In the end, what brought Dr Mallia down was much more than the Gzira shooting. It was opening the doors wide to past policemen who had left in the past years and who claimed political interference with their ambitions.

Thus they were invited back, and they resumed their uniformed job.

I do not think the same thing happened in the army, but many who had, rightly or wrongly, claimed they had missed out on promotions were quickly given a leg up or two (or more).

This goes back to a very clear understated commitment by Labour to its own base: those who claimed political discrimination have now been redressed (though you still find many who claim their issue was not tackled).

What happened in Gzira and the subsequent mayhem showed this will not work. On the contrary, it revealed additional personal complications that rendered police work completely impossible. It was not just that persons who had missed out have simply had their retribution but rather that they could resume or recreate their own personal networks.

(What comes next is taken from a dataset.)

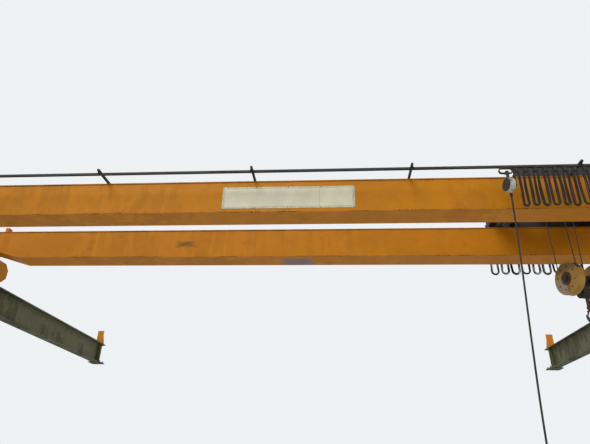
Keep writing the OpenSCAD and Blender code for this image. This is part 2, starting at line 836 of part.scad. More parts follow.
module hoist_motor() {
    x1 = gearbox_x - fit;
    z = motor_z + 58;
    color(machine_grey)
        on_crab() {
            x_cyl(motor_d + 40, 18, [x1 - 9, motor_y, z]);
            x_cyl(motor_d, motor_l, [x1 - 10 - motor_l / 2, motor_y, z]);
            x_cyl(motor_d + 24, 120, [x1 - 10 - motor_l - 50, motor_y, z]);
            block(150, 150, 70, [x1 - 10 - motor_l / 2, motor_y, z + motor_d / 2 - 15]);
            // cooling ribs
            for (i = [0:8])
                x_cyl(motor_d + 18, 8, [x1 - 100 - i * 40, motor_y, z]);
        }
}

// A grooved sheave along its own Z axis
module sheave(pitch_d, t, bore, hub) {
    r = pitch_d / 2 - rope_r;
    rim = pitch_d / 2 + rope_d;
    rotate_extrude()
        polygon([[bore / 2, -t / 2], [hub / 2, -t / 2], [hub / 2, -7], [r - 22, -7],
            [r - 16, -t / 2], [rim, -t / 2], [rim, -t / 2 + 6], [r + 4, -rope_r], [r, -3], [r, 3],
            [r + 4, rope_r], [rim, t / 2 - 6], [rim, t / 2], [r - 16, t / 2], [r - 22, 7],
            [hub / 2, 7], [hub / 2, t / 2], [bore / 2, t / 2]]);
}

module equaliser_sheave() {
    color(bare_steel)
        on_crab()
            translate([equaliser_x, equaliser_y, equaliser_z]) {
                rotate([90, 0, 0])
                    sheave(2 * equaliser_r, equaliser_t, 49, 110);
                y_cyl(50, equaliser_t + 8 - fit + 16, [0, (8 - fit - 16) / 2, 0]);
                y_cyl(80, 14, [0, -equaliser_t / 2 - 8, 0]);
            }
}

// Arm from the crab's side beam, over the girder's edge and round the rail, to the first clamp
module tow_arm() {
    y0 = track_far_y;
    x = first_far;
    t = 40;
    z = crab_z0 + 40;
    out = y0 + track_w / 2 + 75;
    frame_y = bridge_y + gauge / 2 + crab_beam_w / 2 + fit;
    color(dark_steel) {
        carrier_at(x, y0);
        translate([x - t / 2, frame_y, z])
            cube([t, out + t - frame_y, t]);
        translate([x - 60, frame_y, z - 30])
            cube([120, 12, 100]);
        translate([x - t / 2, out, saddle_z - 10])
            cube([t, t, z - saddle_z + 10 + t]);
        // foot that reaches back to the clamp's cheek
        translate([x - t / 2, y0 + cheek_gap / 2 + strap_t - bite, saddle_z - 10])
            cube([t, out - y0 - cheek_gap / 2 - strap_t + 2 * bite, 20]);
        // small terminal housing under the clamp
        translate([x - wrap_r - 58, y0 - 30, box_top - 70])
            cube([80, 60, 70]);
        translate([x - t / 2, y0 + 29, box_top - 60])
            cube([12, out - y0 - 29 + t, 40]);
        translate([x - t / 2, out, box_top - 60])
            cube([12, t, saddle_z - box_top + 55]);
    }
}

module hoist_ropes() {
    color(bare_steel) {
        for (s = [-1, 1])
            rod(fall_low(s, -1) + [0, 0, 2], [fall_low(s, -1)[0], bridge_y + fall_y, drum_z], rope_d);
        for (s = [-1, 1])
            rod(fall_low(s, 1) + [0, 0, 2],
                [fall_low(s, 1)[0], bridge_y + equaliser_y, equaliser_z], rope_d);
    }
}

// Hook block, with the axle along local X and the sheave axis at local z = 0
module on_block() {
    translate([crab_x, bridge_y, block_z])
        rotate([0, 0, block_turn])
            children();
}

module cheek() {
    rotate([90, 0, 90])
        linear_extrude(height = cheek_t)
            difference() {
                hull() {
                    circle(d = 150);
                    translate([0, -crosshead_down])
                        circle(d = 150);
                }
                translate([0, -crosshead_down / 2])
                    circle(d = 44);
            }
}

module block_yoke() {
    axle_half = sheave_off + cover_t / 2 + 4;
    color(dark_steel)
        on_block() {
            difference() {
                union() {
                    for (s = [-1, 1])
                        translate([s * (cheek_x + cheek_t / 2) - cheek_t / 2, 0, 0])
                            cheek();
                    block(2 * cheek_x + 2 * bite, 120, crosshead_h,
                        [0, 0, -crosshead_down - crosshead_h / 2]);
                    x_cyl(60, 2 * (cheek_x + cheek_t + 14), [0, 0, -crosshead_down]);
                }
                translate([0, 0, -crosshead_down - crosshead_h])
                    cylinder(d = shank_d + 2 * fit, h = 2 * crosshead_h);
            }
            x_cyl(pin_d, 2 * axle_half);
            for (s = [-1, 1]) {
                // shoulder between cheek and cover, and the hub cap outside
                x_cyl(pin_d + 40, sheave_off - cover_t / 2 - cheek_x - cheek_t,
                    [s * (sheave_off - cover_t / 2 + cheek_x + cheek_t) / 2, 0, 0]);
                x_cyl(hub_d + 30, 10, [s * (axle_half + 1 + fit), 0, 0]);
                translate([s * (axle_half + 16), 0, 0])
                    rotate([0, 90, 0])
                        cylinder(d = hub_d, h = 24, center = true, $fn = 6);
            }
        }
}

module block_sheaves() {
    color(bare_steel)
        on_block()
            for (s = [-1, 1])
                translate([s * sheave_off, 0, 0])
                    rotate([0, 90, 0]) {
                        sheave(sheave_d, sheave_t, pin_d + 2 * fit, pin_d + 40);
                        // the rope's half turn under the sheave
                        rotate([0, 0, -90])
                            rotate_extrude(angle = 180)
                                translate([sheave_d / 2, 0])
                                    circle(d = rope_d + 1, $fn = 16);
                    }
}

module block_covers() {
    r = cover_d / 2;
    w = cover_wall;
    t = cover_t / 2;
    color(cover_yellow)
        on_block()
            for (s = [-1, 1])
                translate([s * sheave_off, 0, 0])
                    mirror([s < 0 ? 1 : 0, 0, 0])
                        difference() {
                            rotate([0, 90, 0])
                                rotate_extrude($fn = 72)
                                    polygon([[pin_d / 2 + fit, -t + fit], [r - 10, -t + fit],
                                        [r, -t + 10], [r, t - 12], [r - 12, t],
                                        [r - 30, t], [r - 34, t - 5], [pin_d / 2 + 40, t - 5],
                                        [pin_d / 2 + 34, t], [pin_d / 2 + fit, t],
                                        [pin_d / 2 + fit, t - 5 - w], [r - w, t - 5 - w],
                                        [r - w, w - t], [pin_d / 2 + fit, w - t]]);
                            // slot for the ropes
                            block(sheave_t - 8, sheave_d + 60, r, [0, 0, 60]);
                        }
}

// Hook in its own frame: bowl in the XZ plane, swivel axis on Z
hook_profile = [for (i = [0:24])
    let (k = i / 24,
        half = 15 + 22 * sin(30 + 150 * k))
    [100 - 285 * k, bowl_r + half, half]];
module hook() {
    sides = 12;
    n = len(hook_profile);
    ring = [for (q = hook_profile, k = [0:sides - 1])
        let (f = k * 360 / sides,
            r = q[1] + q[2] * cos(f),
            y = 0.72 * q[2] * sin(f) * (1 - 0.22 * cos(f)))
        [r * cos(q[0]), y, r * sin(q[0])]];
    body = [for (i = [0:n - 2], k = [0:sides - 1])
        let (m = (k + 1) % sides)
        [i * sides + k, i * sides + m, (i + 1) * sides + m, (i + 1) * sides + k]];
    first = [for (k = [sides - 1:-1:0]) k];
    last = [for (k = [0:sides - 1]) (n - 1) * sides + k];
    nut_z = crosshead_h / 2 - crosshead_down + fit;
    neck_z = -bowl_down + bowl_r + 20;
    color(dark_steel)
        on_block() {
            translate([0, 0, -bowl_down])
                polyhedron(ring, concat([first], body, [last]));
            translate([0, 0, neck_z])
                cylinder(d = shank_d, h = nut_z + 60 - neck_z);
            translate([0, 0, neck_z - 6])
                cylinder(d1 = 50, d2 = 76, h = 46);
            translate([0, 0, neck_z + 40])
                cylinder(d = 76, h = 14);
            translate([0, 0, nut_z])
                cylinder(d = 104, h = 48);
        }
}

// Spring latch that closes the hook's mouth
module hook_latch() {
    color(bare_steel)
        on_block()
            translate([0, 0, -bowl_down])
                hull() {
                    y_cyl(12, 26, [-29.6, 0, bowl_r + 9.6]);
                    y_cyl(8, 20, [4.5 - bowl_r, 0, 4.4]);
                }
}

// Pendant
module pendant_trolley() {
    ring_x0 = first_near - 220;
    ring_x1 = first_near - 35;
    z1 = track_z0 - 6;
    color(dark_steel) {
        carrier_at(first_near, track_near_y);
        // second runner, and the tow ring between the two
        translate([ring_x0 + 40, track_near_y, 0]) {
            block(carrier_l, track_w - 2 * track_wall - 1, track_h - 2 * track_wall - 1,
                [0, 0, track_z0 + track_wall + 0.5]);
            block(40, track_slot - 4, 20, [0, 0, track_z0 - 12]);
        }
        difference() {
            hull()
                for (x = [ring_x0 + 42, ring_x1 - 42])
                    y_cyl(84, 30, [x, track_near_y, z1 - 42]);
            hull()
                for (x = [ring_x0 + 43, ring_x1 - 43])
                    y_cyl(62, 32, [x, track_near_y, z1 - 41]);
        }
        // tie from the ring to the first clamp
        translate([ring_x1 - 42, track_near_y - 15, z1 - 8])
            cube([58, 30, 8]);
        // hanger of the junction
        translate([junction_x - 20, junction_y - 14, z1 - 90])
            cube([40, track_near_y - junction_y + 29, 6 + bite]);
        translate([junction_x - 20, junction_y - 4, junction_z + junction_d / 2 - 8])
            cube([40, 8, z1 - 84 - junction_z - junction_d / 2 + 8]);
    }
}

module pendant_junction() {
    r = junction_d / 2;
    l = junction_l / 2;
    color(box_grey)
        translate([junction_x, junction_y, junction_z]) {
            difference() {
                rotate([0, 90, junction_turn])
                    rotate_extrude()
                        polygon([[0, -l], [r - 26, -l], [r - 22, -l + 6], [r - 12, -l + 6],
                            [r - 8, -l], [r - 4, -l], [r, -l + 4], [r, l - 8], [r - 8, l], [0, l]]);
                // seat of the hanger
                translate([-20 - fit, -4 - fit, r - 8 - fit])
                    cube([40 + 2 * fit, 8 + 2 * fit, 40]);
            }
            // gland of the pendant cable
            translate([0, 0, -r + 4])
                mirror([0, 0, 1])
                    cylinder(d1 = 40, d2 = 30, h = junction_z - r + 4 - pendant_route[0][2] - fit);
            // gland of the festoon cable
            translate([l / 2, track_near_y - junction_y, 0])
                rotate([0, 90, 0])
                    cylinder(d = cable_d + 10, h = l / 2 + gland_l);
        }
}

module pendant_cable() {
    color(rubber_black)
        tube(pendant_route, pendant_d, 10);
}

module pendant_station() {
    color(cover_yellow)
        translate(station_at - [0, 0, fit]) {
            translate([0, 0, -70])
                cylinder(d1 = 52, d2 = 30, h = 70);
            hull()
                for (s = [-1, 1]) {
                    translate([s * (station_w / 2 - 14), station_t / 2 - 14, -station_l])
                        cylinder(d = 28, h = station_l - 66);
                    translate([s * (station_w / 2 - 14), 14 - station_t / 2, -station_l])
                        cylinder(d = 28, h = station_l - 66);
                }
            // push buttons, in two columns
            for (i = [0:3], s = [-1, 1])
                y_cyl(26, 18, [s * 18, -station_t / 2 - 6, -130 - i * 62]);
            y_cyl(44, 28, [0, -station_t / 2 - 10, -station_l + 44]);
        }
}

runway_beam();  // runway_beam_left
translate([span, 0, 0]) runway_beam();  // runway_beam_right
runway_rail();  // runway_rail_left
translate([span, 0, 0]) runway_rail();  // runway_rail_right
runway_end_stops();
girder(bridge_y - gauge / 2);  // girder_near
girder(bridge_y + gauge / 2);  // girder_far
end_carriage(0);  // end_carriage_left
end_carriage(span);  // end_carriage_right
bridge_wheels();
bridge_buffers();
travel_drive(0, 1);  // travel_drive_left
travel_drive(span, -1);  // travel_drive_right
crab_rail(bridge_y - gauge / 2);  // crab_rail_near
crab_rail(bridge_y + gauge / 2);  // crab_rail_far
crab_end_stops();
sign_plate();
festoon_track(-1);  // festoon_track_near
festoon_track(1);  // festoon_track_far
festoon_terminal_boxes();
crab_frame();
crab_wheels();
crab_travel_drive();
rope_drum();
drum_pedestal();
hoist_gearbox();
hoist_motor();
equaliser_sheave();
tow_arm();
hoist_ropes();
block_yoke();
block_sheaves();
block_covers();
hook();
hook_latch();
pendant_trolley();
pendant_junction();
pendant_cable();
pendant_station();
near_carrier(1);  // near_carrier_1
near_carrier(2);  // near_carrier_2
near_carrier(3);  // near_carrier_3
near_carrier(4);  // near_carrier_4
near_carrier(5);  // near_carrier_5
near_carrier(6);  // near_carrier_6
near_carrier(7);  // near_carrier_7
near_carrier(8);  // near_carrier_8
near_carrier(loops);  // near_end_clamp
far_carrier(1);  // far_carrier_1
far_carrier(2);  // far_carrier_2
far_carrier(3);  // far_carrier_3
far_carrier(4);  // far_carrier_4
far_carrier(5);  // far_carrier_5
far_carrier(6);  // far_carrier_6
far_carrier(7);  // far_carrier_7
far_carrier(8);  // far_carrier_8
far_carrier(loops);  // far_end_clamp
festoon_cable_near();
festoon_cable_far();
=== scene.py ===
"""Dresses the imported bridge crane: its cables, ropes, fasteners and finishes, in metres."""

import json
import math
from itertools import product

import bmesh
import bpy
import numpy as np
from mathutils import Matrix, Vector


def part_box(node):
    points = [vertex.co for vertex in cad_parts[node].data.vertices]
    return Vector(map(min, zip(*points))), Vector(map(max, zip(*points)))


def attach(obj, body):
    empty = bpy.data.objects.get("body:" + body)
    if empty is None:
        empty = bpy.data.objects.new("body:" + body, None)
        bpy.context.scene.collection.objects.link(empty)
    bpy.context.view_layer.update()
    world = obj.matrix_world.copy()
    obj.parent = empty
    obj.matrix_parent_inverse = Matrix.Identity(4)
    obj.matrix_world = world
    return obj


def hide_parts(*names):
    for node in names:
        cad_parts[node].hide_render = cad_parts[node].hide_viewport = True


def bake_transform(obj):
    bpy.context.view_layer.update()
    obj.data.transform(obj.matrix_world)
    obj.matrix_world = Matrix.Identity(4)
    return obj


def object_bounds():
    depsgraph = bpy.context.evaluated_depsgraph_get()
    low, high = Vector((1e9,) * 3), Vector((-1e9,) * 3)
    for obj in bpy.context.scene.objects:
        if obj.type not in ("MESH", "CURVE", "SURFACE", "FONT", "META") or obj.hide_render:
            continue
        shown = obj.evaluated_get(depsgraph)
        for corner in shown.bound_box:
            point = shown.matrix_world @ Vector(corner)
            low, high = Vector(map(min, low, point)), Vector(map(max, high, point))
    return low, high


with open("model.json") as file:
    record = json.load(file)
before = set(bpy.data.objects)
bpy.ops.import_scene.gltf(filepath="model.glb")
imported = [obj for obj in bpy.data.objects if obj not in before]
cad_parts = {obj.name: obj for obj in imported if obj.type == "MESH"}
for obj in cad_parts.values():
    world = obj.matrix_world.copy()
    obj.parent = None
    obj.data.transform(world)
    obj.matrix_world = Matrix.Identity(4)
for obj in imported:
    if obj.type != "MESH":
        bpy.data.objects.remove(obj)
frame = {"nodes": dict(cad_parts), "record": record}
cad_box = [list(corner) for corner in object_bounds()]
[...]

The new minister must understand that, for all the welcome he has been given, these are no longer the times when party affiliation can substitute a professional approach, because by the time party affiliation becomes a coterie or clique, you will have lost sight of leading the nation equitably.

This is happening all across the board, from what I hear, but the police and the army are just too sensitive to even venture there.

If the Nationalists were not completely successful in this, and, despite their general good governance, there were some signal failures, I admit and the Labour administration can only do worse.